Even as the fight over encryption continues in Europe, police officials there have talked about overriding end-to-end encryption to collect evidence of crimes other than child sexual abuse — or any crime at all, according to an investigative report by the Balkan Investigative Reporting Network, a consortium of journalists in Southern and Eastern Europe.

“All data is useful and should be passed on to law enforcement, there should be no filtering … because even an innocent image might contain information that could at some point be useful to law enforcement,” an unnamed Europol police official said in 2022 meeting minutes released under a freedom of information request by the consortium.

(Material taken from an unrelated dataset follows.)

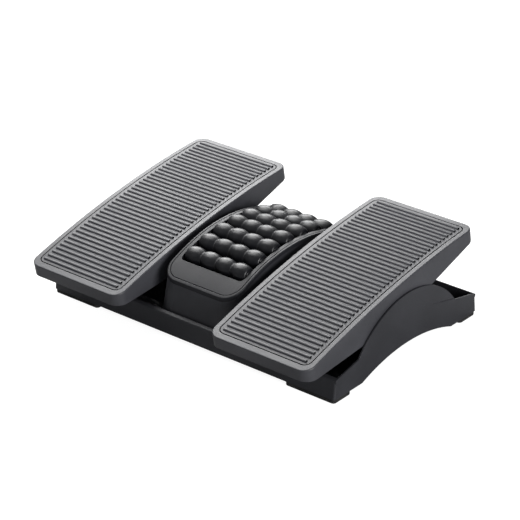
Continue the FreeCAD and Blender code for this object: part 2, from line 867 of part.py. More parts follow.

It remains to be seen what impact the human rights ruling will have on that approach, but it may push the burden back to law enforcement to explain why the many won’t be penalized in pursuit of a few.

“Our position is that the E.U. Institutions negotiating the CSAM proposal are now bound by a clear ban on mandated encryption back doors,” Silvia Lorenzo Perez of the nonprofit rights group Center for Democracy and Technology said by email Monday.

Even so, it will not let tech companies off the hook entirely, said Greg Nojeim, director of the CDT’s Security and Surveillance Project.

“Where it’s going to land, we don’t know yet,” he said. “It depends a lot on how end-to-end services respond to mandates and whether they can persuade regulators that they are taking significant steps to removes child sexual abuse material.”